If a marketer has an audience it wants to target for cleaning products, we can help them understand what content, experiences and products they‘re engaging with from our perspective to provide anything from insights to changing marketing messages to targeting those consumers more effectively.

After spearheading Meredith‘s first-party data strategy and launching Data Studio, what advice would you give to publishers who are just starting to figure out their first-party data strategy?

It is a long-term investment. It‘s not one and done, so you need to lay out a strategy with prioritized use cases. You can get lost in the data and all of the different ways that you can use it, so having a clear strategy with prioritized use cases is important, and you‘ll have to prioritize based on your assets, capabilities, investment levels, staffing, etc.

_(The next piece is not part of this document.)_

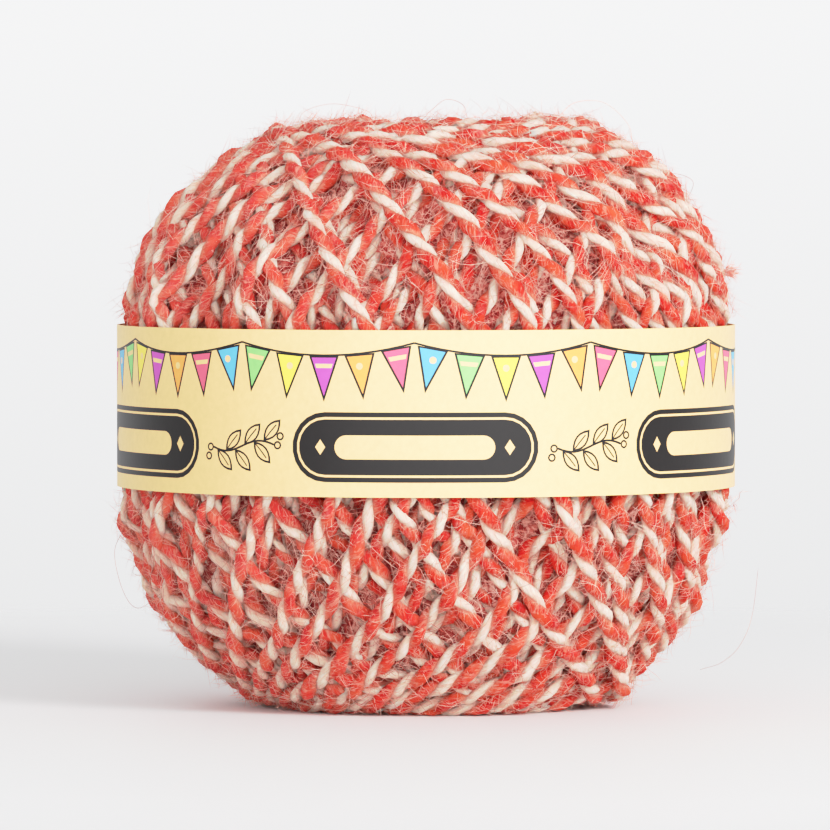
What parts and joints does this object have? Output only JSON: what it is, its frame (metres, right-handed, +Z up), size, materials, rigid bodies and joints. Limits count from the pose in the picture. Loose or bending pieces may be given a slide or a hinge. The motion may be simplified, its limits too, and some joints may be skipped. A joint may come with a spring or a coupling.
{
  "type": "ball of twine",
  "caption": "Cross-wound ball of thick red and cream twisted twine, flattened at top and foot, with a printed paper band round its waist.",
  "frame": {"origin": "middle of the foot, on the surface the ball stands on, on the axis of the paper band", "axes": "+Z up along the winding axis, -Y towards the front of the printed band, +X to the right seen from the front"},
  "size_m": [0.1066, 0.1066, 0.1013],
  "materials": {
    "twine": "rough hairy jute, one red ply and one cream ply",
    "paper": "smooth cream paper with a faint sheen, printed"
  },
  "bodies": {
    "root": {"twine_ball": "twine", "paper_band": "paper"}
  },
  "joints": []
}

I‘ve also learned that quality and data governance are often overlooked, but critical. If the quality of your first-party data and how you‘re collecting it isn‘t consistent or meaningful, that can really trip you up. You also need to think through data governance, and obviously, in the current environment, data privacy needs to be considered at every stage.

I know those things are not sexy, but they‘re really important because if your first-party data is good, you can build so much from that. Everyone will jump to using machine learning and AI, which we‘re also doing, but if the core data isn‘t good or consistent, nothing you build on top will be either.

This interview has been edited for length and clarity.